Aim of €280,000 research programme is to further develop antimicrobial coatings

Dr James Kennedy, Kastus director of innovation and operations, with Dr Aran Rafferty, who will join Kastus as a result of the €280,000 collaboration between the company and Science Foundation Ireland-funded Amber. Photograph: SON Photographic

Irish tech company Kastus has linked up with Trinity College materials science centre Amber as part of a €280,000 research programme to further develop antimicrobial coatings.

As part of the programme, which is funded by Science Foundation Ireland, researchers Dr Aran Rafferty and Dr Ehsan Rezvani will join Kastus from Amber.
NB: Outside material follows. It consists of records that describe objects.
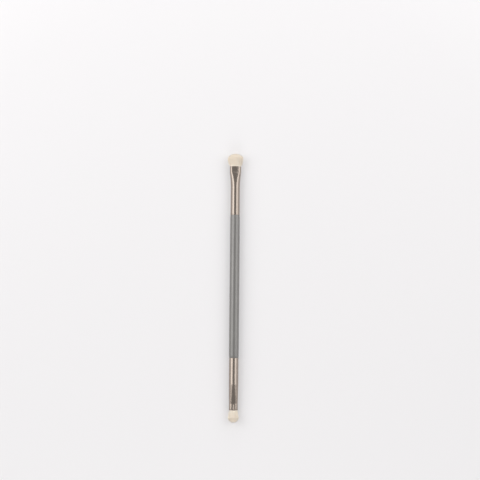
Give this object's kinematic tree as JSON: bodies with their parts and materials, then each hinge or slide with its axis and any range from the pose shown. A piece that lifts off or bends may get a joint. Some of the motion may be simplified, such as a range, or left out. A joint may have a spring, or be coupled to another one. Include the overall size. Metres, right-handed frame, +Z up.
{
  "type": "double ended makeup brush",
  "caption": "Slim brush with a round grey wooden handle and an oval metal ferrule at each end, holding a wide fanned dome of filaments and a smaller rounded one.",
  "frame": {"origin": "on the surface that the brush lies on, under the middle of its overall length", "axes": "+Y along the brush towards the large head, +X across the wide faces of the heads, +Z up, square to the surface that it lies on"},
  "size_m": [0.0098, 0.168, 0.006],
  "materials": {
    "handle": "turned birch dowel under satin warm grey lacquer",
    "ferrule": "satin anodised in a brown champagne tone",
    "filament": "fine cream polyester filaments with tapered tips",
    "glue": "set clear amber epoxy, hidden inside the ferrules"
  },
  "bodies": {
    "root": {"handle": "handle", "large_ferrule": "ferrule", "small_ferrule": "ferrule", "large_tuft": "filament", "small_tuft": "filament", "large_glue_plug": "glue", "small_glue_plug": "glue"}
  },
  "joints": []
}
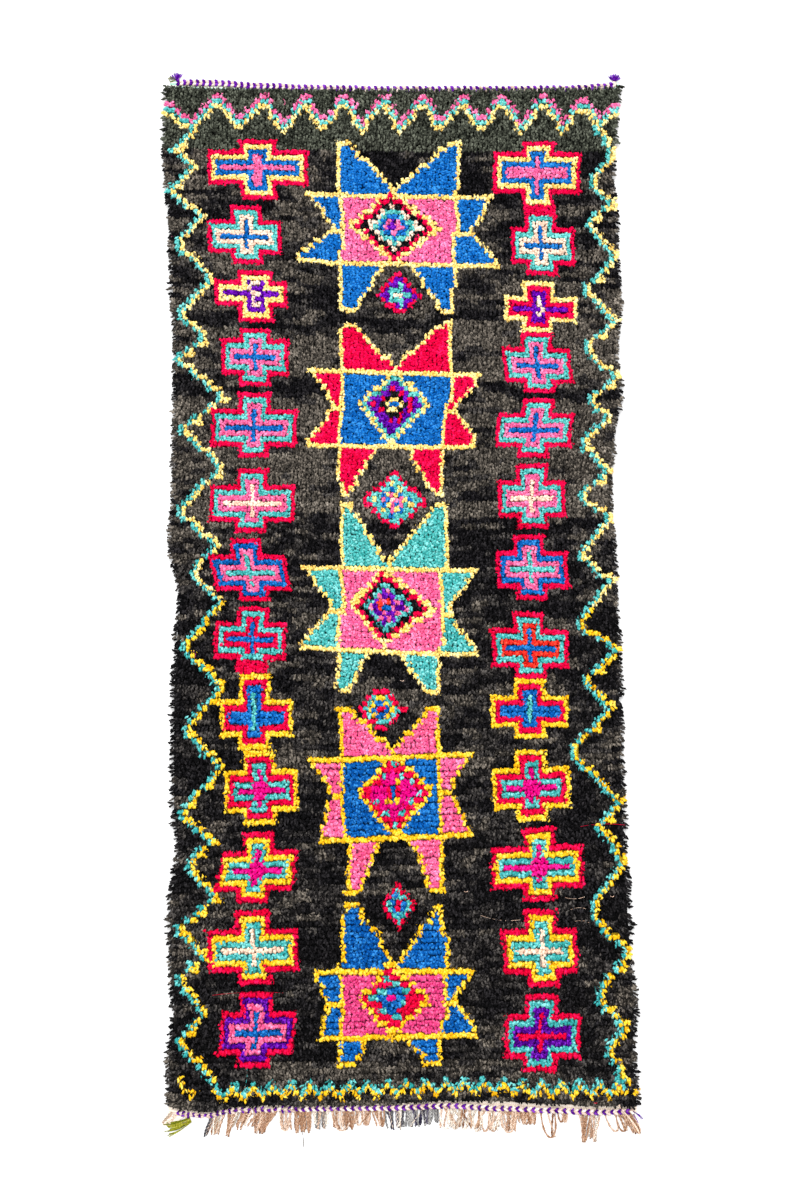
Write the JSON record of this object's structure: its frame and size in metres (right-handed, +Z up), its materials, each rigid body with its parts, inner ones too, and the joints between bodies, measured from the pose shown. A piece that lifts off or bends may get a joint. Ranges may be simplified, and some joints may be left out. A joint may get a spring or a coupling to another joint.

Dr Rafferty is an expert in materials R&D and problem-solving, with specialist knowledge of technical glass and ceramic development; Dr Rezvani has a PhD in materials.

The company, which won the overall title at the Irish Times Innovation awards in 2017, has already developed ground-breaking technology to help prevent the spread of superbugs that can be used on surfaces from ceramic and glass tiles to smartphones, door handles and metals.

Harmful bacteria

Kastus’s technology can be applied to surfaces to make them 99.9 per cent resistant to harmful bacteria and micro-organisms, such as MRSA and E. coli.


“The collaboration with Science Foundation Ireland through Amber is an exciting move for Kastus and demonstrates the links that we are continuing to forge with academia,” said Dr James Kennedy, Kastus director of innovation and operations.

“World-class research is extremely important to Kastus and with two highly-qualified and respected researchers joining the Kastus team, this can only propel the company even further.”